Mubarak tried some dirty tricks to cling to power. As a sign that he realised the influence of those Western tools of information, he briefly unplugged Facebook and sacked Aljazeera television, all to no avail. Nothing worked; not even the threat of his military commanders against the protesters, the incoherent blandishments of Vice President Omar Suleiman (described by opposition figure Mohammed El-Baradei as Mubarak’s “twin”), the desperate attacks by Mubarak’s supporters or his deceptive speeches to the people on February 1 and 10, vowing to remain in office for the next seven months. He clearly under-estimated the depth of resentment against his vile regime. With the nation crying out in unison, and thousands refusing to go to work, effectively shutting down the country, his hours – not days – were numbered.
His resignation yesterday was another proof of the people’s power. A similar scenario had happened in the Philippines in 1986, inspiring the revolutions of 1989 that ended communist dictatorships in Eastern Europe. No, not in the Arab world – or in Africa, for that matter – where rulers play deities. Well, until lately. Today, the Arabs are asking hard questions and plotting to unseat their unpopular rulers. It happened last month in Tunisia where a popular revolt forced the president into exile. But no one thought that such could succeed in Egypt, the West’s formidable ally in the region, more so with Mubarak, whose granite presence and pharaonic powers were comparable only to those of Iraq’s maximum ruler, the late Saddam Hussein. But it has happened! The people have spoken.
Even then, Egypt has a long way to go. The big man is out, but the canvass on which his rule was etched – the faceless military brass – is firmly in place, making the system an anathema to responsible, representative and accountable governance. Human rights could continue to be abused. Opposition voices could be silenced. Two, the fear by Western governments that the country’s largest opposition party, the Muslim Brotherhood, may assume power is a threat to the people’s will. Westerners want Egypt to remain within their sphere of influence because of its role as a bulwark against Islamic radicalism. German premier Angela Markel warned yesterday that Egypt must remain friends with Israel. American extremist personalities such as Glenn Beck, whose views are as threatening to world peace as those of, say, Al-Qaida, believe that the turmoil against Mubarak was part of an international Islamic resurgence sweeping all the way from Asia to England. “This isn’t about Egypt,” said Beck, a top-rated television personality with a large following in America. “This is the story of everyone who has ever plotted, or wanted, to fundamentally change or destroy the Western way of life.” This view was echoed by other influential establishment figures, such as Republican strategist Newt Gingrich, who said, “The Muslim Brotherhood is a mortal enemy of our civilisation.”
Is it not funny that Western conservatives aren’t interested in seeing democracy in the Middle East simply because the leaders preferred by the majority of Arabs are considered too radical by the West?
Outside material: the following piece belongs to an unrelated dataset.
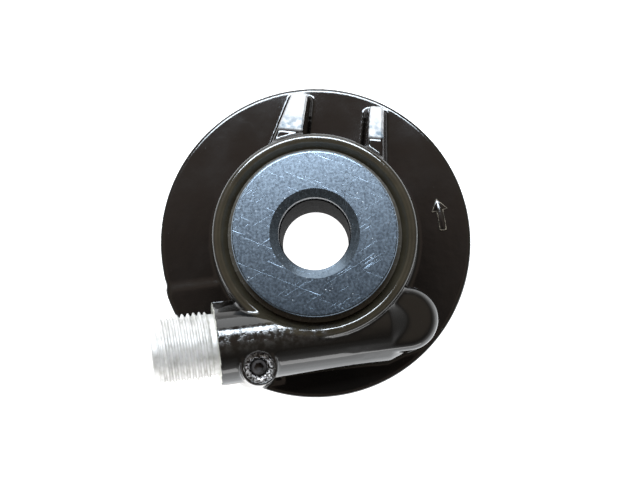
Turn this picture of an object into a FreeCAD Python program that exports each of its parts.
"""Wheel-hub speedometer drive of a small motorcycle, as a parametric FreeCAD document.

Frame: the axle bore is the Z axis, z = 0 is the back end of the centre sleeve (wheel side) and
z = overall_height is the front face of the collar (fork side). The gear tube runs along X seen
from the front, with its cable nipple towards -X, and lifts towards the nipple by tube_tilt.
All lengths are in millimetres and all angles in degrees.
"""
import FreeCAD, Part
import math
import os
import Sketcher

doc = FreeCAD.newDocument("SpeedometerDrive")
sheet = doc.addObject("Spreadsheet::Sheet", "Dims")

# ---------------------------------------------------------------- driving dimensions
DIMENSIONS = [
    # axle, sleeve and collar
    ("overall_height", 21.0, "front face of the collar above the back end of the sleeve"),
    ("axle_bore_dia", 12.2, "bore for the 12 mm wheel axle"),
    ("sleeve_wall", 1.9, "wall of the centre sleeve"),
    ("collar_bore_step", 0.2, "collar bore radius over the axle bore radius"),
    ("collar_dia", 28.8, "outer diameter of the face collar"),
    ("collar_thick", 4.4, "thickness of the face collar"),
    ("collar_chamfer", 1.5, "width of the countersink at the mouth of the collar bore"),
    ("collar_sink", 0.75, "depth of the countersink at the mouth of the collar bore"),
    ("collar_edge", 0.35, "rounding of the collar's outer edge"),
    ("spigot_wall", 2.0, "wall of the collar spigot around the sleeve"),
    ("sleeve_seat", 3.3, "depth of the sleeve's seat in the collar"),
    # housing, round part
    ("collar_gap", 0.8, "width of the groove around the collar"),
    ("rim_chamfer", 1.2, "chamfer at the mouth of the collar recess"),
    ("land_width", 2.75, "flat land of the boss outside the collar groove"),
    ("land_drop", 2.9, "depth of the land below the collar's face"),
    ("boss_edge", 0.6, "rounding of the boss rim"),
    ("boss_foot", 1.2, "fillet where the boss meets the flange"),
    ("ceiling_thick", 2.2, "wall between the collar recess and the gear chamber"),
    ("flange_width", 10.35, "flange outside the boss"),
    ("flange_top", 6.8, "height of the flange's front face"),
    ("flange_thick", 2.2, "thickness of the flange plate"),
    ("flange_edge", 0.35, "rounding of the flange's front edge"),
    ("skirt_width", 2.0, "width of the dust skirt under the flange's rim"),
    ("skirt_drop", 2.2, "depth of the dust skirt below the flange plate"),
    ("hub_back", 1.6, "height of the seal hub's back face"),
    ("hub_wall", 2.7, "wall of the seal hub around the dust seal"),
    ("pad_rise", 0.12, "step up of the thick flange sector beside the tube"),
    ("pad_overhang", 0.45, "extra radius of the thick flange sector"),
    ("pad_line", 5.1, "distance of the sector's step line from the bore axis"),
    # gears
    ("pinion_teeth", 8, "teeth of the pinion"),
    ("normal_module", 0.8, "module in the normal section"),
    ("pressure_angle", 20.0, "pressure angle in the normal section"),
    ("ring_helix", 48.0, "helix angle of the ring gear, left hand"),
    ("gear_face", 6.4, "face width of the ring gear"),
    ("backlash", 0.16, "play between the flanks of the gear pair"),
    ("chamber_clearance", 0.65, "gap between the ring gear's teeth and its chamber"),
    ("bush_wall", 1.5, "wall of the bronze gear bush"),
    ("running_clearance", 0.03, "radial clearance of every running fit"),
    ("seat_clearance", 0.01, "radial clearance of every fixed seat"),
    ("end_float", 0.1, "axial play of every turning piece"),
    ("washer_thick", 0.5, "thickness of the thrust washers"),
    # drive plate, rivets, clip and seal on the wheel side
    ("plate_thick", 1.2, "thickness of the drive plate"),
    ("dog_thick", 1.1, "thickness of the drive dogs"),
    ("dog_angle", 38.0, "arc taken by each drive dog"),
    ("dog_end", 0.8, "height of the drive dogs' free ends"),
    ("dog_clearance", 0.5, "gap between the drive plate and the pinion"),
    ("rivet_dia", 1.6, "shank diameter of the plate rivets"),
    ("rivet_head", 2.2, "head diameter of the plate rivets"),
    ("rivet_head_thick", 0.45, "head thickness of the plate rivets"),
    ("rivet_depth", 2.4, "depth of the rivets in the ring gear"),
    ("rivet_wall", 0.2, "least wall of the ring gear inside and outside the rivets"),
    ("clip_thick", 1.0, "thickness of the sleeve circlip"),
    ("clip_depth", 0.6, "depth of the circlip groove"),
    ("clip_height", 1.1, "height of the circlip over its groove floor"),
    ("clip_gap", 42.0, "opening angle of the circlip"),
    ("seal_depth", 3.0, "depth of the dust seal's bore"),
    ("seal_section", 1.9, "radial width of the dust seal"),
    ("seal_lip", 0.6, "thickness of the dust seal's lip"),
    ("garter_dia", 0.6, "wire diameter of the seal's garter spring"),
    # gear tube
    ("tube_tilt", 7.3, "lift of the tube towards the nipple"),
    ("tube_mouth", 19.9, "tube mouth from the foot of the centre line"),
    ("tube_mouth_dia", 14.9, "outer diameter at the mouth"),
    ("tube_end_dia", 14.0, "outer diameter where the thumb begins"),
    ("thumb_start", 10.4, "where the tube starts to narrow, from the bore axis"),
    ("thumb_reach", 13.85, "centre of the rounded end, from the bore axis"),
    ("thumb_dia", 11.4, "diameter of the rounded end in plan"),
    ("thumb_shift", 0.2, "rounded end's shift towards the bore"),
    ("thumb_edge", 2.0, "rounding of the thumb's top edge"),
    ("thumb_top", 5.7, "top of the thumb above the tube's axis"),
    ("thumb_depth", 6.0, "underside of the thumb below the tube's axis"),
    ("fall_reach", 16.0, "where the leaning side of the tube ends, from the bore axis"),
    ("fall_dia", 10.0, "tube diameter at the end of the leaning side"),
    ("nipple_bore_dia", 10.8, "housing bore that holds the nipple"),
    ("end_bush_dia", 6.4, "outer diameter of the pinion end bush"),
    ("end_bush_reach", 17.0, "far end of the bush bore from the foot of the centre line"),
    ("end_bush_length", 4.4, "length of the pinion end bush"),
    # pinion
    ("journal_dia", 3.8, "end journal of the pinion"),
    ("shank_dia", 5.2, "hollow shank of the pinion"),
    ("shank_end", 14.4, "end of the shank from the foot of the centre line"),
    ("socket_side", 2.7, "square socket for the inner cable"),
    ("socket_depth", 7.0, "depth of the square socket"),
    # nipple
    ("thread_dia", 12.0, "major diameter of the cable thread"),
    ("thread_pitch", 1.0, "pitch of the cable thread"),
    ("thread_length", 9.6, "length of the cable thread"),
    ("nipple_reach", 31.4, "end of the nipple from the foot of the centre line"),
    ("nipple_lead", 1.2, "plain lead at the nipple's end"),
    ("nipple_chamfer", 0.7, "chamfer at the nipple's end"),
    ("ferrule_dia", 8.0, "bore for the cable's ferrule"),
    ("ferrule_seat", 15.2, "seat of the ferrule from the foot of the centre line"),
    ("ring_section", 1.3, "cord diameter of the nipple's O-ring"),
    ("ring_station", 9.6, "place of the O-ring along the tube"),
    # lock screw and its boss
    ("lock_station", 13.3, "place of the lock screw along the tube"),
    ("lock_offset", 5.05, "distance of the lock screw from the tube's axis"),
    ("lock_boss_dia", 6.4, "top diameter of the lock screw's boss"),
    ("lock_boss_foot", 7.6, "foot diameter of the lock screw's boss"),
    ("lock_boss_top", 6.7, "top of the boss above the tube's axis"),
    ("lock_boss_sink", 6.2, "foot of the boss below the tube's axis"),
    ("lock_recess_dia", 5.2, "diameter of the recess around the screw"),
    ("lock_recess_floor", 5.35, "floor of the recess above the tube's axis"),
    ("screw_dia", 3.0, "diameter of the lock screw"),
    ("screw_top", 5.75, "top of the lock screw above the tube's axis"),
    ("screw_tip", -3.4, "tip of the lock screw, below the tube's axis"),
    ("socket_flats", 1.5, "hexagon socket across flats"),
    ("hex_depth", 1.6, "depth of the hexagon socket"),
    # anti-rotation lugs
    ("slot_azimuth", 77.0, "direction of the slot between the lugs"),
    ("slot_shift", 1.8, "slot centre line from the bore axis"),
    ("slot_width", 9.8, "slot width at the flange"),
    ("lug_root", 11.5, "start of the lugs along the slot"),
    ("lug_draft", 4.5, "draft of the lugs' sides"),
    ("lug_top", 17.0, "height of the lugs at the boss"),
    ("lug_slope", 20.0, "fall of the lugs' tops"),
    ("lug_corner", 0.5, "rounding of the lugs' tips"),
    ("wide_lug_root", 8.2, "root width of the wide lug"),
    ("wide_lug_tip", 4.0, "tip width of the wide lug"),
    ("wide_lug_reach", 26.2, "tip of the wide lug along the slot"),
    ("slim_lug_root", 5.2, "root width of the slim lug"),
    ("slim_lug_tip", 3.8, "tip width of the slim lug"),
    ("slim_lug_reach", 25.0, "tip of the slim lug along the slot"),
]
for row, (alias, value, meaning) in enumerate(DIMENSIONS, start=1):
    sheet.set("A%d" % row, alias)
    sheet.set("B%d" % row, str(value))
    sheet.set("C%d" % row, meaning)
    sheet.setAlias("B%d" % row, alias)
doc.recompute()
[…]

Western extremists prefer those paternal dictatorships in the region, turning a blind eye to the harsh realities of the people’s lives because the rulers are their stooges.
Then, there is the economy, which Mubarak failed to develop due to his obsession with security. Geopolitics – ranging from rapprochement with Israel to fighting Islamic radicalism – was his best game. Whoever becomes the new leader of Egypt will, therefore, find the economy a hard nut to crack. Of equal importance is the challenge of cultivating a genuine democratic culture based on the nation’s religious heritage. There is evidence that a tenured electoral system can be grown in Muslim nations. U.S. president Barack Obama is toeing a line long spurned by successive American governments, i.e. Arab nations should democratise. This line, if genuine, promises much. For, it is in the absence of choice by the public and imposition of natural rulers in the name of religion or security that some elements resort to extreme measures, such as bombing an airliner or detonating a grenade on a bus. To achieve this, the West must allow the Arabs to choose their leaders in free and fair elections. The revolution in Egypt has shown that the age of propping up dictators to serve extraneous (read: Western) interests is gone. The youths will always ask the hard questions.
This message should sink in in Africa, too. And why not? We have veritable dictators camouflaging as democrats. Others are emerging. The youths of Africa, Black Africa, should emulate their counterparts in the north; after all, Tunisians and Egyptians are Africans, too. They should ask the hard questions and push for a change where necessary.
Congrats, Egypt. The Pharaoh is gone. Sigh!
Published in my back page column in LEADERSHIP WEEKEND, today.